> Stated task
Look below for the line containing "# The pins: each" and the line containing "for corner in"; repeat exactly those two lines and all lines between them, and nothing else.
##### Dataset records #####
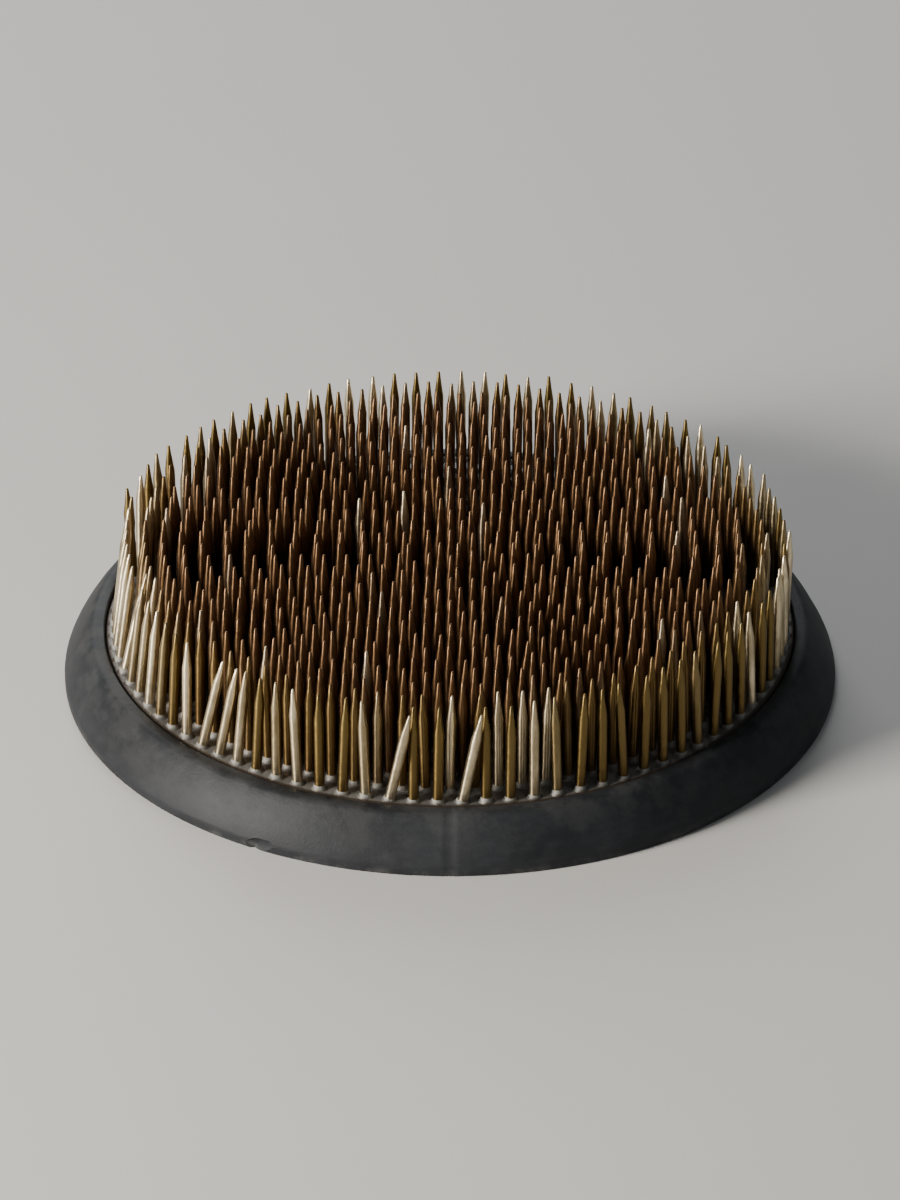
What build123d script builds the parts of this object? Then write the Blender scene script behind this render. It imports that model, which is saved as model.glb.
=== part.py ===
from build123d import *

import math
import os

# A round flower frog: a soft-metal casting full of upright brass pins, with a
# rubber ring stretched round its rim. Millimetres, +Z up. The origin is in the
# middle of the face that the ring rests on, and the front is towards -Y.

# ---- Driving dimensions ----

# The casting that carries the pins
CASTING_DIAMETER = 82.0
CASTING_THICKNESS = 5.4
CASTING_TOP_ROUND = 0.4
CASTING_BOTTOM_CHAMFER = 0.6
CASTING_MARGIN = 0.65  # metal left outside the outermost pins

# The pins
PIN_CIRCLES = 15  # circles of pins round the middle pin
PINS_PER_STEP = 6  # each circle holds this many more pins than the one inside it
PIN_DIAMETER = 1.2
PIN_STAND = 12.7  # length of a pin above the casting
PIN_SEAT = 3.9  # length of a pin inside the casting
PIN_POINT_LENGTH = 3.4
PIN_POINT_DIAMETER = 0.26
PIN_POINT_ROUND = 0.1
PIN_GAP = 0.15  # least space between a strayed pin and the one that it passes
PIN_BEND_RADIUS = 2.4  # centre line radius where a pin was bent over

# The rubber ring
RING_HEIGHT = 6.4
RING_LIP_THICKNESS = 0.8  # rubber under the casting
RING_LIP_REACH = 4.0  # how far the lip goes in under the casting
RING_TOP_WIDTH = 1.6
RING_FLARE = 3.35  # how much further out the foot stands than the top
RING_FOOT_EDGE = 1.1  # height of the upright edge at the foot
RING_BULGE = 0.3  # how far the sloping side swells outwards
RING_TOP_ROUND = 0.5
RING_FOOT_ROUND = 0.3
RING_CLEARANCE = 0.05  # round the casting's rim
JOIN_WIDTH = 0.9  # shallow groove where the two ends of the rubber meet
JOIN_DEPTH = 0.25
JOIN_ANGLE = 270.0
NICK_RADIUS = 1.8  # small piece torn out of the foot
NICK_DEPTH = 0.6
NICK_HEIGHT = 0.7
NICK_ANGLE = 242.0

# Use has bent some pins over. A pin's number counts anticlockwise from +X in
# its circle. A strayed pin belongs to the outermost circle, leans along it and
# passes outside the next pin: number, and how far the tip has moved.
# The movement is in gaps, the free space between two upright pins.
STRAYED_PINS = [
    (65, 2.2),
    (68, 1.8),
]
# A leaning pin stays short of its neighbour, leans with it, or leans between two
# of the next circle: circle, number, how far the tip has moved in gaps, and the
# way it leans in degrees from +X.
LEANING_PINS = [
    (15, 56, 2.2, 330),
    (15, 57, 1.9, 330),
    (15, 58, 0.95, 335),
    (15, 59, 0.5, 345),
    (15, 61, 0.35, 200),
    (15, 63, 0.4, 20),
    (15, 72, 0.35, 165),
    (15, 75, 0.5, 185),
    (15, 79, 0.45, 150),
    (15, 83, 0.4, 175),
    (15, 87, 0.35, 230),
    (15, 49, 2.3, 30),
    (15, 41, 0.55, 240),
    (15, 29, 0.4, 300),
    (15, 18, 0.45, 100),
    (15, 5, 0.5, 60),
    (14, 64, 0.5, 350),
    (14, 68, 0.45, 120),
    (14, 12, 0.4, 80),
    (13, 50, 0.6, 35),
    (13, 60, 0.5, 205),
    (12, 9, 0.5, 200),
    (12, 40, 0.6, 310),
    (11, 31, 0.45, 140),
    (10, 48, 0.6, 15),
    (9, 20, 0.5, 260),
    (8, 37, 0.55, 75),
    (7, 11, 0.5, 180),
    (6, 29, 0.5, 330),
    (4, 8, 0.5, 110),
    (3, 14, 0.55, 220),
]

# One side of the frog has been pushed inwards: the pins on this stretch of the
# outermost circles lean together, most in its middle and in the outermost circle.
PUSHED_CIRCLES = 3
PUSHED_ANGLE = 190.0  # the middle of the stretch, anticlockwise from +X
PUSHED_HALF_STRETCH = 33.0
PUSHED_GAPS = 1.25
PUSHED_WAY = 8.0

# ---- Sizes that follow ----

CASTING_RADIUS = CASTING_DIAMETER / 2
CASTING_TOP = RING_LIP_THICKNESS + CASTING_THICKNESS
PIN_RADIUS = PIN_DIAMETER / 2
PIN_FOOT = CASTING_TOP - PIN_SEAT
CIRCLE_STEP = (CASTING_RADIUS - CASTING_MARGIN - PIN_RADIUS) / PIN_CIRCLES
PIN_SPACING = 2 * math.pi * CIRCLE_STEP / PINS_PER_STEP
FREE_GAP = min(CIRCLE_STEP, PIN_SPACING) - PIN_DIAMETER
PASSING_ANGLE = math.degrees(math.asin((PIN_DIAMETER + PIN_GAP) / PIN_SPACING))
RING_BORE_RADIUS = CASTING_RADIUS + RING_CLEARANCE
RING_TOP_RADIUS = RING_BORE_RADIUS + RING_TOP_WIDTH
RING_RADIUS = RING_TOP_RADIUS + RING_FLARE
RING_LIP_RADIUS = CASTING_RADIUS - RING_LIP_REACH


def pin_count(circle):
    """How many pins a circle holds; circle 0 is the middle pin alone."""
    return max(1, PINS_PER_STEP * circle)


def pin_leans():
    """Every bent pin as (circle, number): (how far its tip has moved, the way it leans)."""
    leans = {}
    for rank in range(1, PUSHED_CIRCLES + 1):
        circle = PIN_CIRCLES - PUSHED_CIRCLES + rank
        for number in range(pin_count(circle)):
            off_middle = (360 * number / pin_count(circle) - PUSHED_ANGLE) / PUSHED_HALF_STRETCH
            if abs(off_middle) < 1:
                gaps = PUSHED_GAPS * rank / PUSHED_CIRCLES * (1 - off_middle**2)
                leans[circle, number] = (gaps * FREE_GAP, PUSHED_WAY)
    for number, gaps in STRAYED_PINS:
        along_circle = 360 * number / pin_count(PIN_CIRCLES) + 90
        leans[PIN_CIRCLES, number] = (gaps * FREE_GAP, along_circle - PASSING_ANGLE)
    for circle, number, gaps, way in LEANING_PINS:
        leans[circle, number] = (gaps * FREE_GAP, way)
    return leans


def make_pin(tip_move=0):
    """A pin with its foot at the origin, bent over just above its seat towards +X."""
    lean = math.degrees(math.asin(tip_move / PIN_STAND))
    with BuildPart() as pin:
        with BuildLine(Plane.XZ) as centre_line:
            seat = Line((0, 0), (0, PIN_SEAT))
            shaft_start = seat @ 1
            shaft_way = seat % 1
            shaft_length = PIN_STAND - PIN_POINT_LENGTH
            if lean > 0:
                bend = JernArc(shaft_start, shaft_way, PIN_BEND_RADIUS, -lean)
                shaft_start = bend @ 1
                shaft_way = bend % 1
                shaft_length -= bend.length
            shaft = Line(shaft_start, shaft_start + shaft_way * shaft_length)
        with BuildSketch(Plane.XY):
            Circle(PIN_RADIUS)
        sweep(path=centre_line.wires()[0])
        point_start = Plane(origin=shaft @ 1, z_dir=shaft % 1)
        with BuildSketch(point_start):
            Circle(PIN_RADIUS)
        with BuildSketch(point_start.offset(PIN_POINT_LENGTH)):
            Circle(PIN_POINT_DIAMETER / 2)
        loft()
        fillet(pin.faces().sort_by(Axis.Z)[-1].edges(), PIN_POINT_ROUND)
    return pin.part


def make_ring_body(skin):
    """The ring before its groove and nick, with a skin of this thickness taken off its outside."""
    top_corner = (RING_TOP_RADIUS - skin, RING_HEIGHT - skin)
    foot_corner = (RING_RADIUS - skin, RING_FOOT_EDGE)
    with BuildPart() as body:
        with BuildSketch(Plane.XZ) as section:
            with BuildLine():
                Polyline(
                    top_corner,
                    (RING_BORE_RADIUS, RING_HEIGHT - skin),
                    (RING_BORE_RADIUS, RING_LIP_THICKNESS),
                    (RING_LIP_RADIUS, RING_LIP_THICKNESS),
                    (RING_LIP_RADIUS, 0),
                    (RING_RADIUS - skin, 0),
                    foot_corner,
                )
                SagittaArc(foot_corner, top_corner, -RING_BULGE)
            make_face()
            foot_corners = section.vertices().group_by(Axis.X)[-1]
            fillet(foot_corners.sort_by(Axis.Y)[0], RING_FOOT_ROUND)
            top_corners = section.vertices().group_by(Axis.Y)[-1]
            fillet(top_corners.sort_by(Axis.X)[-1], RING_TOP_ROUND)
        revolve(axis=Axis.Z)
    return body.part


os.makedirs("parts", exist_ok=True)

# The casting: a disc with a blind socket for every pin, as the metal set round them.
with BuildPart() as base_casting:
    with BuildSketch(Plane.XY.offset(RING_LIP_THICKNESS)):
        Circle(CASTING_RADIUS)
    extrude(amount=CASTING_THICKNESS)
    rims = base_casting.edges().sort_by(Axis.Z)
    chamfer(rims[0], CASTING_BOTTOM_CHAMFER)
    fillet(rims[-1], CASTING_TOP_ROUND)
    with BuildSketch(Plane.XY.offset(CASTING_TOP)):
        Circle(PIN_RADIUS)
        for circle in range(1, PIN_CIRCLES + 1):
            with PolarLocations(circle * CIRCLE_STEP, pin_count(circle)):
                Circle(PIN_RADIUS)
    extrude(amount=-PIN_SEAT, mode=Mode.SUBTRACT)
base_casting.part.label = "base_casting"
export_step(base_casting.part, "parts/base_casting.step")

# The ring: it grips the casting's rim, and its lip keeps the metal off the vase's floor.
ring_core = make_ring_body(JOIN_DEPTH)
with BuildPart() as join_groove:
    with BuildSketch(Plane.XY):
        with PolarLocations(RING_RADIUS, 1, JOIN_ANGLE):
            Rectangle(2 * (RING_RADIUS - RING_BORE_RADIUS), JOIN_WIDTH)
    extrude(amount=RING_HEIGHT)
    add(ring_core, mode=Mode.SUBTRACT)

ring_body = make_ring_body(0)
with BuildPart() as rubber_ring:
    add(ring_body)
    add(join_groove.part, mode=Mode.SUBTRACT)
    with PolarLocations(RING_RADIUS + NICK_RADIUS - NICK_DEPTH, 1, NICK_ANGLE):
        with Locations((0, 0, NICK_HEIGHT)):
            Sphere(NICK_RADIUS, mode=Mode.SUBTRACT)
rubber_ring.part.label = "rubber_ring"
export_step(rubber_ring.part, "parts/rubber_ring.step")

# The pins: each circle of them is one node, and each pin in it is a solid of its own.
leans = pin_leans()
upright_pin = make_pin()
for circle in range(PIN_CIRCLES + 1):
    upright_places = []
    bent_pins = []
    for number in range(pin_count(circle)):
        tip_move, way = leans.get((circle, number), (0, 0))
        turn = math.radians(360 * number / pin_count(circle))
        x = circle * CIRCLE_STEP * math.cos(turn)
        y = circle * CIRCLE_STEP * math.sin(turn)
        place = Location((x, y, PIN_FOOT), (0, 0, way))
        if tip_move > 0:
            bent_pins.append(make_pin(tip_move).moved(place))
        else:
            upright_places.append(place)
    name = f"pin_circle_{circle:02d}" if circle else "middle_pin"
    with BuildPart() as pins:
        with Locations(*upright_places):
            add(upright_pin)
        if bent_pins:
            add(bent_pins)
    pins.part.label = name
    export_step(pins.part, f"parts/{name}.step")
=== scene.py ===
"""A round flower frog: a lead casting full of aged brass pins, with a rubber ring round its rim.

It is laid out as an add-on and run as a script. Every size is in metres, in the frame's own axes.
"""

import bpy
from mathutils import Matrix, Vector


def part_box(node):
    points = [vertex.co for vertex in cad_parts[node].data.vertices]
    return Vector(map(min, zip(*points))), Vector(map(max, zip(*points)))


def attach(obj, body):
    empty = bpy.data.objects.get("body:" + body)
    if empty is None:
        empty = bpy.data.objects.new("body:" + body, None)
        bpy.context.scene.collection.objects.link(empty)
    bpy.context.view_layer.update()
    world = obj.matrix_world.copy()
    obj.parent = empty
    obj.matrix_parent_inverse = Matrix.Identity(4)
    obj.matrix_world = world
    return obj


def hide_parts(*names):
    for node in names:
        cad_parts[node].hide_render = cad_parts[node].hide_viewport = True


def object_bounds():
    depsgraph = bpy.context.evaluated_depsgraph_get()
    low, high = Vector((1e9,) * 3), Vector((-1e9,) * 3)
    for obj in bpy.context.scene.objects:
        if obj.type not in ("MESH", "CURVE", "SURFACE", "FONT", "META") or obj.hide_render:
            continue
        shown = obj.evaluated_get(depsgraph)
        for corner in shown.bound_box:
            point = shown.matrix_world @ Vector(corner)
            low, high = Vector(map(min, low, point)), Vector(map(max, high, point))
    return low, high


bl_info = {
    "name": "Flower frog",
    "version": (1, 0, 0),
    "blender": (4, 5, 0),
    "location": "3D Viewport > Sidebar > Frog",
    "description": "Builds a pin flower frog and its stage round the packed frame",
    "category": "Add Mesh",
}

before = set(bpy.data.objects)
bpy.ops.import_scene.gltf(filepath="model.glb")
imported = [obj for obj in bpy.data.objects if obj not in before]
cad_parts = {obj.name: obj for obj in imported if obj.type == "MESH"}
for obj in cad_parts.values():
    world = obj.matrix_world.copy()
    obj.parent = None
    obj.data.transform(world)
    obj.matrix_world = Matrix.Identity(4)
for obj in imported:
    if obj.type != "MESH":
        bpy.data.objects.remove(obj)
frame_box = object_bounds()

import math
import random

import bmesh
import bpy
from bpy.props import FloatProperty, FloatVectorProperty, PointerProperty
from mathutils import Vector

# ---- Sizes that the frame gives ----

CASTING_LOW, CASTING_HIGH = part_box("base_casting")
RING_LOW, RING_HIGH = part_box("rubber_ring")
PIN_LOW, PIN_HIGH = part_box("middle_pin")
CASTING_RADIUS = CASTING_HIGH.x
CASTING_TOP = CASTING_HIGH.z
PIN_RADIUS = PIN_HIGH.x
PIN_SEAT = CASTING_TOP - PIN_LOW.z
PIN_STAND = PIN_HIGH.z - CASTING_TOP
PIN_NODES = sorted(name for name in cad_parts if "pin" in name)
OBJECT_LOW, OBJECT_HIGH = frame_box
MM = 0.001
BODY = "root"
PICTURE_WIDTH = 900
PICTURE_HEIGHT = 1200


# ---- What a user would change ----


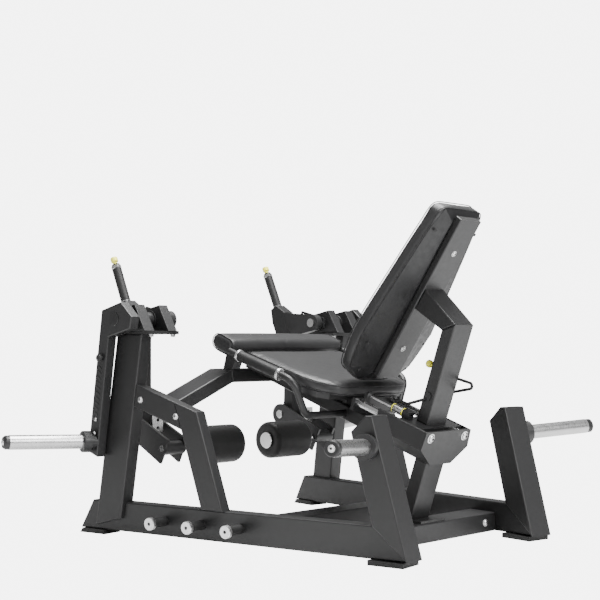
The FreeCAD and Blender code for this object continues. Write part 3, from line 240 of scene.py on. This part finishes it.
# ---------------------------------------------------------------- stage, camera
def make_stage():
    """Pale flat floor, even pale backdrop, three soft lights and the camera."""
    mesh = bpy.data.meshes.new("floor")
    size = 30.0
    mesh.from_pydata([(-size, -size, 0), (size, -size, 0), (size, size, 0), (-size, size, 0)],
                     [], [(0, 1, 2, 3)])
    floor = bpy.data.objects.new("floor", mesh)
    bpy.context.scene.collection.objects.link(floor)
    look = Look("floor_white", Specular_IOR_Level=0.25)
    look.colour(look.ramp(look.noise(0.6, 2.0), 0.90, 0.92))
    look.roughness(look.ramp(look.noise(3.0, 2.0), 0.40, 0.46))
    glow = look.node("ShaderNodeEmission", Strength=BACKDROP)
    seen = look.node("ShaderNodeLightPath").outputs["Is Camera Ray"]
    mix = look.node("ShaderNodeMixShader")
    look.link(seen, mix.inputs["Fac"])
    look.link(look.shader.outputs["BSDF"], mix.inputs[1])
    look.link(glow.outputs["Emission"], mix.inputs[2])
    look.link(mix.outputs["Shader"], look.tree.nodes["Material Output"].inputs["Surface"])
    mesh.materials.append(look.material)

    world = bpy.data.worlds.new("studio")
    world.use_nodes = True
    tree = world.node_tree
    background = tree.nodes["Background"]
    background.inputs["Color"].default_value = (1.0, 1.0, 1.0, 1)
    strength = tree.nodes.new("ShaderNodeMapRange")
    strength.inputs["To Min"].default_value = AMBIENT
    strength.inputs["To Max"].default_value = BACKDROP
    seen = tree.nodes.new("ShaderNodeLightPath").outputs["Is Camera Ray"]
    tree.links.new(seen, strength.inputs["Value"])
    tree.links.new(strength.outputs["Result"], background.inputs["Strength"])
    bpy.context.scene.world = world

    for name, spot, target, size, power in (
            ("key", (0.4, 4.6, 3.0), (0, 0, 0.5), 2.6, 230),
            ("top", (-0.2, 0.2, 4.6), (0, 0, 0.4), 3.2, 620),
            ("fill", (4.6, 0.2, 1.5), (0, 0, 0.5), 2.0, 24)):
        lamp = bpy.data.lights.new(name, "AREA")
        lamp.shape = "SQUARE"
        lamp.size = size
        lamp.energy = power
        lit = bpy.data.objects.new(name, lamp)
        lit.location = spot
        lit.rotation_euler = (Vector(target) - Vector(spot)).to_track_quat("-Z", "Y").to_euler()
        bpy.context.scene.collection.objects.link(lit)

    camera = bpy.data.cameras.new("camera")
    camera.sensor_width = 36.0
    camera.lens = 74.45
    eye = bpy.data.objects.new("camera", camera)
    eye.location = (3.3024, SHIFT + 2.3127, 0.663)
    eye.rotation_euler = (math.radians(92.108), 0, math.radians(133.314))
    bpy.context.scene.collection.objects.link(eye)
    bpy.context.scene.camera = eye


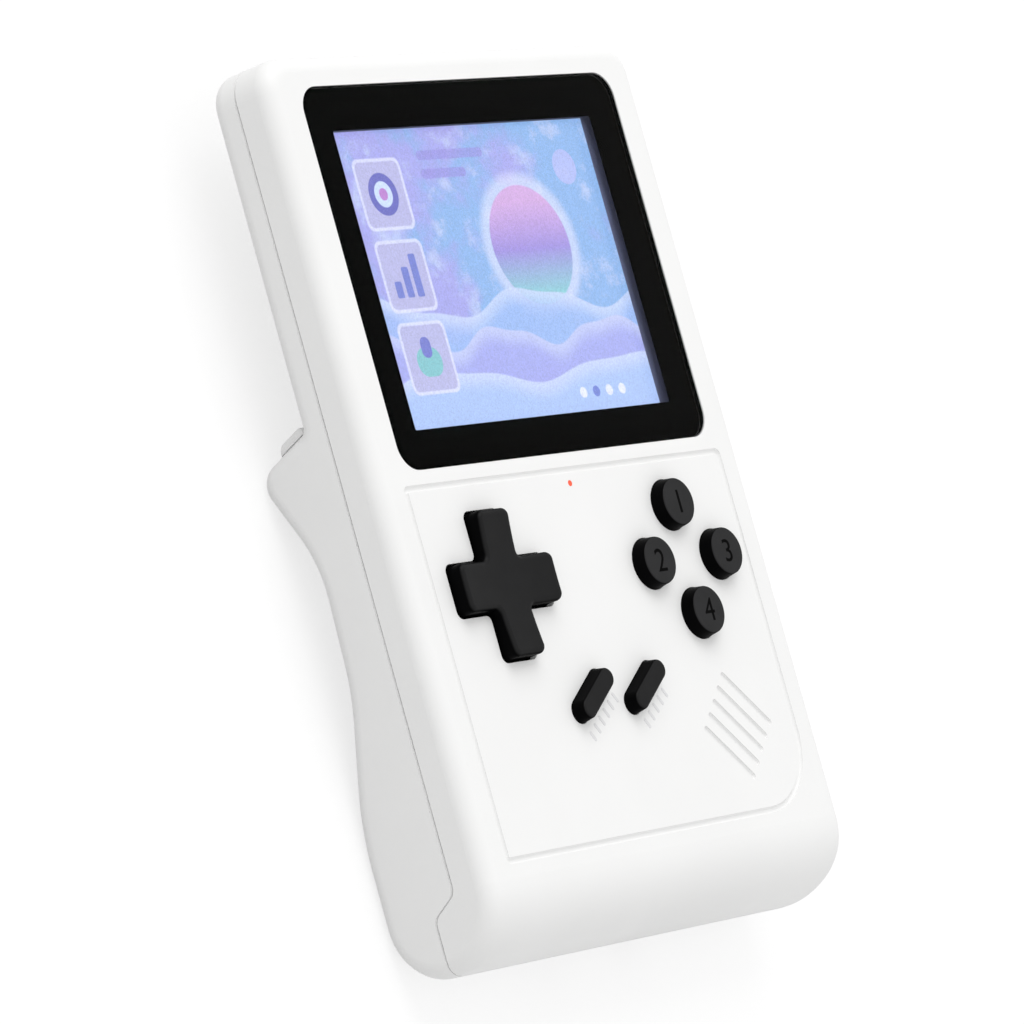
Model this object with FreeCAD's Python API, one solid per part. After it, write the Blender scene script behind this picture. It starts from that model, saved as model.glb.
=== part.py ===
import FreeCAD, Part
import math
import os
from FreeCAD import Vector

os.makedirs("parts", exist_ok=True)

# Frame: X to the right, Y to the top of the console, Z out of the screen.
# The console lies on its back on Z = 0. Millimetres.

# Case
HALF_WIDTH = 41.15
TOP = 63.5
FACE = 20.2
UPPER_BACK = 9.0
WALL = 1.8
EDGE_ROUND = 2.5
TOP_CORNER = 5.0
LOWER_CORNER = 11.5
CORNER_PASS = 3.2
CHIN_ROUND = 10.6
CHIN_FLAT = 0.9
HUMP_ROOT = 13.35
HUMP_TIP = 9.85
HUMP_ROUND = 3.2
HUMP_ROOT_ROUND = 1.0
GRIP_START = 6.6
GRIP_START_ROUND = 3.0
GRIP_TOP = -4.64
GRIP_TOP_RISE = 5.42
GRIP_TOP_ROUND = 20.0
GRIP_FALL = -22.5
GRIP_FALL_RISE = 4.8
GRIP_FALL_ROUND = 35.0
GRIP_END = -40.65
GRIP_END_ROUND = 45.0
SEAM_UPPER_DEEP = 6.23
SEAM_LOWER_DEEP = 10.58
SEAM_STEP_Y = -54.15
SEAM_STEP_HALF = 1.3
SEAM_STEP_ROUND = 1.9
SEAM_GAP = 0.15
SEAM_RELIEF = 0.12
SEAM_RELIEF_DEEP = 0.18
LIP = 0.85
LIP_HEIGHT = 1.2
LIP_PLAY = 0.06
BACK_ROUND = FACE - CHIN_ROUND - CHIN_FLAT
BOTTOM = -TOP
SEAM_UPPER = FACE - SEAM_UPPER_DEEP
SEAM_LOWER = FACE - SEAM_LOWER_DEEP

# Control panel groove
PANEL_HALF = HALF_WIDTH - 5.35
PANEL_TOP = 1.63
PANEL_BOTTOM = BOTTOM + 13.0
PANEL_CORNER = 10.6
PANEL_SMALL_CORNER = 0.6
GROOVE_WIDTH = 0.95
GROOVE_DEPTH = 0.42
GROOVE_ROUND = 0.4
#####
> Full answer
# The pins: each circle of them is one node, and each pin in it is a solid of its own.
leans = pin_leans()
upright_pin = make_pin()
for circle in range(PIN_CIRCLES + 1):
    upright_places = []
    bent_pins = []
    for number in range(pin_count(circle)):
        tip_move, way = leans.get((circle, number), (0, 0))
        turn = math.radians(360 * number / pin_count(circle))
        x = circle * CIRCLE_STEP * math.cos(turn)
        y = circle * CIRCLE_STEP * math.sin(turn)
        place = Location((x, y, PIN_FOOT), (0, 0, way))
        if tip_move > 0:
            bent_pins.append(make_pin(tip_move).moved(place))
        else:
            upright_places.append(place)
    name = f"pin_circle_{circle:02d}" if circle else "middle_pin"
    with BuildPart() as pins:
        with Locations(*upright_places):
            add(upright_pin)
        if bent_pins:
            add(bent_pins)
    pins.part.label = name
    export_step(pins.part, f"parts/{name}.step")
=== scene.py ===
"""A round flower frog: a lead casting full of aged brass pins, with a rubber ring round its rim.

It is laid out as an add-on and run as a script. Every size is in metres, in the frame's own axes.
"""

import bpy
from mathutils import Matrix, Vector


def part_box(node):
    points = [vertex.co for vertex in cad_parts[node].data.vertices]
    return Vector(map(min, zip(*points))), Vector(map(max, zip(*points)))


def attach(obj, body):
    empty = bpy.data.objects.get("body:" + body)
    if empty is None:
        empty = bpy.data.objects.new("body:" + body, None)
        bpy.context.scene.collection.objects.link(empty)
    bpy.context.view_layer.update()
    world = obj.matrix_world.copy()
    obj.parent = empty
    obj.matrix_parent_inverse = Matrix.Identity(4)
    obj.matrix_world = world
    return obj


def hide_parts(*names):
    for node in names:
        cad_parts[node].hide_render = cad_parts[node].hide_viewport = True


def object_bounds():
    depsgraph = bpy.context.evaluated_depsgraph_get()
    low, high = Vector((1e9,) * 3), Vector((-1e9,) * 3)
    for obj in bpy.context.scene.objects:
        if obj.type not in ("MESH", "CURVE", "SURFACE", "FONT", "META") or obj.hide_render:
            continue
        shown = obj.evaluated_get(depsgraph)
        for corner in shown.bound_box:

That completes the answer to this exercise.